As I was going through the user guide, it mentioned class B, C, D, etc. but I have no clue what is their significance or how to identify where radar/tower control is whenever I’m flying into a weird location like San Francisco (lines all jumbled around). I already understand the vertical jurisdictions and lateral boundaries (e.g. Departure/Approach SFC - FL180, 50nm), but how do these rules correspond to the weird lines on major airports?
This is some excellent information about the National Airspace System (NAS) in the United States. Take a look:
Those are just airspace lines corresponding with real life, they aren’t enforced, you usually just need to know about the surface levels of each airspace which it seems you know.
For the Airport Classes, it’s pretty simple to understand :)
Class Bravo: Large airports which can accept any type of aircraft. (KSFO, KLAX, EGLL)

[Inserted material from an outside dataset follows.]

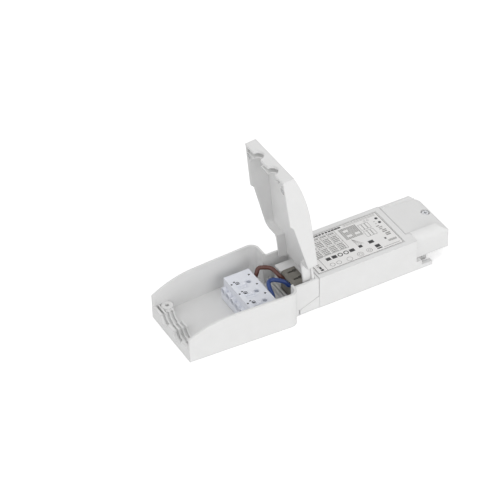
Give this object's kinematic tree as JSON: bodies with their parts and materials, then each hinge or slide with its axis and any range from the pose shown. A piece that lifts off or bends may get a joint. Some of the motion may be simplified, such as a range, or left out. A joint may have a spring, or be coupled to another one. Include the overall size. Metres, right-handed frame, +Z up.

Class Charlie: Smaller airports which usually take commercial traffic. Max aircraft for example would be an A321/739. (KBUR, KMDW, KLGA)
Class Delta: Smallest of the airports which could be commercial. Usually take maximum E190. (EGLC, CYBW)

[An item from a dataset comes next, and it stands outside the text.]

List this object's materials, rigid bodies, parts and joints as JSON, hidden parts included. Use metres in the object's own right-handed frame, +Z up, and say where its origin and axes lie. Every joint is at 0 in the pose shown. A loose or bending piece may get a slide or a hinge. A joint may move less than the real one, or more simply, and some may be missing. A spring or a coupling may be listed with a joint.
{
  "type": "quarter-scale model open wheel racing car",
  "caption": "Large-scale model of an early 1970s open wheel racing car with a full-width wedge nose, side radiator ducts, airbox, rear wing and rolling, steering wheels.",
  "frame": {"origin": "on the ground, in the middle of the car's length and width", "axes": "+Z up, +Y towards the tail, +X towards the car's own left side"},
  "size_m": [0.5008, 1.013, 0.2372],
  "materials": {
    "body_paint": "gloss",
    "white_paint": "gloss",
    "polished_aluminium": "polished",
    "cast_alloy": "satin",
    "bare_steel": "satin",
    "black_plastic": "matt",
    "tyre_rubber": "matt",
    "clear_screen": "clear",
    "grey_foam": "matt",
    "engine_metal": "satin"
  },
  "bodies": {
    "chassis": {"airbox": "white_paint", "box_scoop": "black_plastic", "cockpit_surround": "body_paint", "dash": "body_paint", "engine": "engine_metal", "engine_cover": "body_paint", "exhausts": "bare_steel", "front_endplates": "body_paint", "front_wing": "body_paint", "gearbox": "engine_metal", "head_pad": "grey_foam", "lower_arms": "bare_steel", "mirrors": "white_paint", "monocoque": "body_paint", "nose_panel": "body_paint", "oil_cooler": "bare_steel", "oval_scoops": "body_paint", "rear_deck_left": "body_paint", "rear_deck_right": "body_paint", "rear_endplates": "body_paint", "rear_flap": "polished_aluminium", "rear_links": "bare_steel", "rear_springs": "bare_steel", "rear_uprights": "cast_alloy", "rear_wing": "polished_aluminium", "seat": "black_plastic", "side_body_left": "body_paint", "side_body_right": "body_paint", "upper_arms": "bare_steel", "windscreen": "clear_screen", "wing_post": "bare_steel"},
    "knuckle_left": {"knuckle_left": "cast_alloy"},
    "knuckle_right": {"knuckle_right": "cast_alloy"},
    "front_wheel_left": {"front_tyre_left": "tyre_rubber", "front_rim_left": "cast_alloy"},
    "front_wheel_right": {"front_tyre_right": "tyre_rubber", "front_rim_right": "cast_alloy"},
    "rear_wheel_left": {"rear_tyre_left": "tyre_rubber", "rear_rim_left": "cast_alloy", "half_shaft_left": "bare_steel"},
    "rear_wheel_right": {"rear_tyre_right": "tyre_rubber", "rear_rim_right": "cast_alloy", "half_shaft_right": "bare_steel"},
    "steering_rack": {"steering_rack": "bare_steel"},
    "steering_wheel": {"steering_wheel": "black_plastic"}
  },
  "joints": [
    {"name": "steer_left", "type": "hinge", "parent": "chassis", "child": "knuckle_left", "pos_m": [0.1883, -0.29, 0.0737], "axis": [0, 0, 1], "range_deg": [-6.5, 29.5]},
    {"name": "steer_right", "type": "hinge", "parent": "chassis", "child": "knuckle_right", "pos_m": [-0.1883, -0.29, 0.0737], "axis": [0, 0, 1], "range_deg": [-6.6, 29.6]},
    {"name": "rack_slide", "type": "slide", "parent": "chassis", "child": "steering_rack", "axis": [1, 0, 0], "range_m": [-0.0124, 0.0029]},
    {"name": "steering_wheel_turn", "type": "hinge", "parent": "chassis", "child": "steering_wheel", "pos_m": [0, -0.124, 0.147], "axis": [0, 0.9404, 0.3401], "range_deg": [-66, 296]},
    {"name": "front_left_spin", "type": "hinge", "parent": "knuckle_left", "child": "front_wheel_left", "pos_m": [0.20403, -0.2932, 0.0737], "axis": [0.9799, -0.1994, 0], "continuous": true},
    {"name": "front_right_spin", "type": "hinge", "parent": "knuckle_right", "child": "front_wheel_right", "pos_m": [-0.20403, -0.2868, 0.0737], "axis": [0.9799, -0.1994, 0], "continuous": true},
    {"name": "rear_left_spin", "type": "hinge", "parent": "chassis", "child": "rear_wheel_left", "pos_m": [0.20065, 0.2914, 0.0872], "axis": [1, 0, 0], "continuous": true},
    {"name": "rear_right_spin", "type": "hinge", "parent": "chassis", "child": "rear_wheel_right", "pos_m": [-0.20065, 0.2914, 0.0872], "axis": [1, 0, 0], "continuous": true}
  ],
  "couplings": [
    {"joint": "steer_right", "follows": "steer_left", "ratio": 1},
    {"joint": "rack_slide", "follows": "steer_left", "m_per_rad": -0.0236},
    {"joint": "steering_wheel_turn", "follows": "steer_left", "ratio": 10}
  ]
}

There’s also Class Echo which are small strips that have G/A
So for VFR, I assume that I’m flying below FL180 at all times?
Yep, that’s correct.
PM me with any other questions, I’d be happy to answer!
This is the shape of the airspace.
Before we had realistic airspace depictions, all airspaces in IF were round circles.
They aren’t like that in real life. The weird shapes you see are the blocks/shapes that they’re actually made up of in real life.